§ What you will do
Reproduce this listing in full.

==== Recorded information

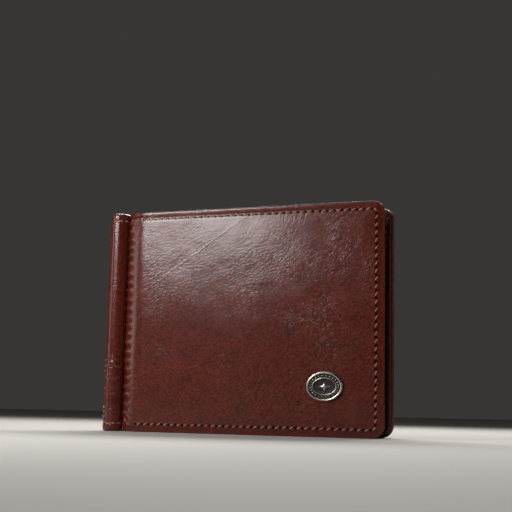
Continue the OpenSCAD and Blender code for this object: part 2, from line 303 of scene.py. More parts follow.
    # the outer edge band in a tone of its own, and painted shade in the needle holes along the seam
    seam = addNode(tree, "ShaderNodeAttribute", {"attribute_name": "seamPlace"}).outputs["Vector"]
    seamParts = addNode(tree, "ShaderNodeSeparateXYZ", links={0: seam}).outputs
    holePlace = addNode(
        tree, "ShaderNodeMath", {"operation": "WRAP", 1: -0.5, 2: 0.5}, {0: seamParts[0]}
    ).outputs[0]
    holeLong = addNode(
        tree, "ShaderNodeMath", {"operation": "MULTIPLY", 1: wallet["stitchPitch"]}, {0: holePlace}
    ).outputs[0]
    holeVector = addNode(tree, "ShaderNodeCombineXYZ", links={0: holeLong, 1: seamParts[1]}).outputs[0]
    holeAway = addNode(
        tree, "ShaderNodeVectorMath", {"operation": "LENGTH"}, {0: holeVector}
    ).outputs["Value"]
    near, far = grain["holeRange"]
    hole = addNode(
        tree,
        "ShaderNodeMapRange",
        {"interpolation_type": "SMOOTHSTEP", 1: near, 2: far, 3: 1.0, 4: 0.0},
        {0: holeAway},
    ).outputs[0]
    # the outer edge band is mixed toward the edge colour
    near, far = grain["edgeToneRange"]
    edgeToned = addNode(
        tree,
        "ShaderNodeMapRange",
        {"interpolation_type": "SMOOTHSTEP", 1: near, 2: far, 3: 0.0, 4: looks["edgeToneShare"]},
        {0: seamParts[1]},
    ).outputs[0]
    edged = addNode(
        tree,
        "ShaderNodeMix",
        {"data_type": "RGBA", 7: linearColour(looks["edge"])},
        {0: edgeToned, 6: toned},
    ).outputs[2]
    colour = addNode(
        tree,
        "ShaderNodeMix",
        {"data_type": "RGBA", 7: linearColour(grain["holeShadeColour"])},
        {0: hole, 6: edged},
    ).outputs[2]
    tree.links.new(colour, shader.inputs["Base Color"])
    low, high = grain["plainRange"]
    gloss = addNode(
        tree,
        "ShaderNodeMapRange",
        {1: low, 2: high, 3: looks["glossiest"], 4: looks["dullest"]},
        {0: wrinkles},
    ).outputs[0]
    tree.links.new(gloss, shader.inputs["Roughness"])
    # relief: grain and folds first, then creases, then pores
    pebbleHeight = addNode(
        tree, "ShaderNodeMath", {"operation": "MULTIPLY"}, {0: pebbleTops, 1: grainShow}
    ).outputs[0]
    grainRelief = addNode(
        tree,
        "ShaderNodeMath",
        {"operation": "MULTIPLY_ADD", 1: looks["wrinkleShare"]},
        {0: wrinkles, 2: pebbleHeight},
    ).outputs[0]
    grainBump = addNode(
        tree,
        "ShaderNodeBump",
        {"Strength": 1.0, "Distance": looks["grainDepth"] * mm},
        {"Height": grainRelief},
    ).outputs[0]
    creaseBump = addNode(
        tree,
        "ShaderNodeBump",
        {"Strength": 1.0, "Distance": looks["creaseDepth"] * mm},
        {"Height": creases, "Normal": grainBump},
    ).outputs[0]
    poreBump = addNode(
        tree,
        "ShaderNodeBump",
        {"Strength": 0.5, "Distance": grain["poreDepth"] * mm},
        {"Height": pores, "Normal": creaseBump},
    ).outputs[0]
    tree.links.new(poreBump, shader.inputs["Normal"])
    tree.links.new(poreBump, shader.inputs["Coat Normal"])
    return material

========

§ Response below
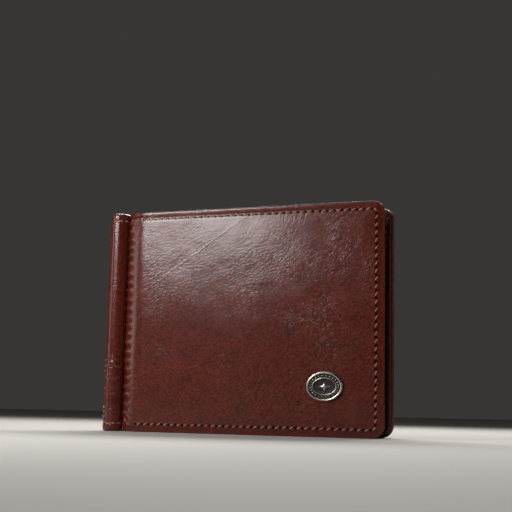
Continue the OpenSCAD and Blender code for this object: part 2, from line 303 of scene.py. More parts follow.
    # the outer edge band in a tone of its own, and painted shade in the needle holes along the seam
    seam = addNode(tree, "ShaderNodeAttribute", {"attribute_name": "seamPlace"}).outputs["Vector"]
    seamParts = addNode(tree, "ShaderNodeSeparateXYZ", links={0: seam}).outputs
    holePlace = addNode(
        tree, "ShaderNodeMath", {"operation": "WRAP", 1: -0.5, 2: 0.5}, {0: seamParts[0]}
    ).outputs[0]
    holeLong = addNode(
        tree, "ShaderNodeMath", {"operation": "MULTIPLY", 1: wallet["stitchPitch"]}, {0: holePlace}
    ).outputs[0]
    holeVector = addNode(tree, "ShaderNodeCombineXYZ", links={0: holeLong, 1: seamParts[1]}).outputs[0]
    holeAway = addNode(
        tree, "ShaderNodeVectorMath", {"operation": "LENGTH"}, {0: holeVector}
    ).outputs["Value"]
    near, far = grain["holeRange"]
    hole = addNode(
        tree,
        "ShaderNodeMapRange",
        {"interpolation_type": "SMOOTHSTEP", 1: near, 2: far, 3: 1.0, 4: 0.0},
        {0: holeAway},
    ).outputs[0]
    # the outer edge band is mixed toward the edge colour
    near, far = grain["edgeToneRange"]
    edgeToned = addNode(
        tree,
        "ShaderNodeMapRange",
        {"interpolation_type": "SMOOTHSTEP", 1: near, 2: far, 3: 0.0, 4: looks["edgeToneShare"]},
        {0: seamParts[1]},
    ).outputs[0]
    edged = addNode(
        tree,
        "ShaderNodeMix",
        {"data_type": "RGBA", 7: linearColour(looks["edge"])},
        {0: edgeToned, 6: toned},
    ).outputs[2]
    colour = addNode(
        tree,
        "ShaderNodeMix",
        {"data_type": "RGBA", 7: linearColour(grain["holeShadeColour"])},
        {0: hole, 6: edged},
    ).outputs[2]
    tree.links.new(colour, shader.inputs["Base Color"])
    low, high = grain["plainRange"]
    gloss = addNode(
        tree,
        "ShaderNodeMapRange",
        {1: low, 2: high, 3: looks["glossiest"], 4: looks["dullest"]},
        {0: wrinkles},
    ).outputs[0]
    tree.links.new(gloss, shader.inputs["Roughness"])
    # relief: grain and folds first, then creases, then pores
    pebbleHeight = addNode(
        tree, "ShaderNodeMath", {"operation": "MULTIPLY"}, {0: pebbleTops, 1: grainShow}
    ).outputs[0]
    grainRelief = addNode(
        tree,
        "ShaderNodeMath",
        {"operation": "MULTIPLY_ADD", 1: looks["wrinkleShare"]},
        {0: wrinkles, 2: pebbleHeight},
    ).outputs[0]
    grainBump = addNode(
        tree,
        "ShaderNodeBump",
        {"Strength": 1.0, "Distance": looks["grainDepth"] * mm},
        {"Height": grainRelief},
    ).outputs[0]
    creaseBump = addNode(
        tree,
        "ShaderNodeBump",
        {"Strength": 1.0, "Distance": looks["creaseDepth"] * mm},
        {"Height": creases, "Normal": grainBump},
    ).outputs[0]
    poreBump = addNode(
        tree,
        "ShaderNodeBump",
        {"Strength": 0.5, "Distance": grain["poreDepth"] * mm},
        {"Height": pores, "Normal": creaseBump},
    ).outputs[0]
    tree.links.new(poreBump, shader.inputs["Normal"])
    tree.links.new(poreBump, shader.inputs["Coat Normal"])
    return material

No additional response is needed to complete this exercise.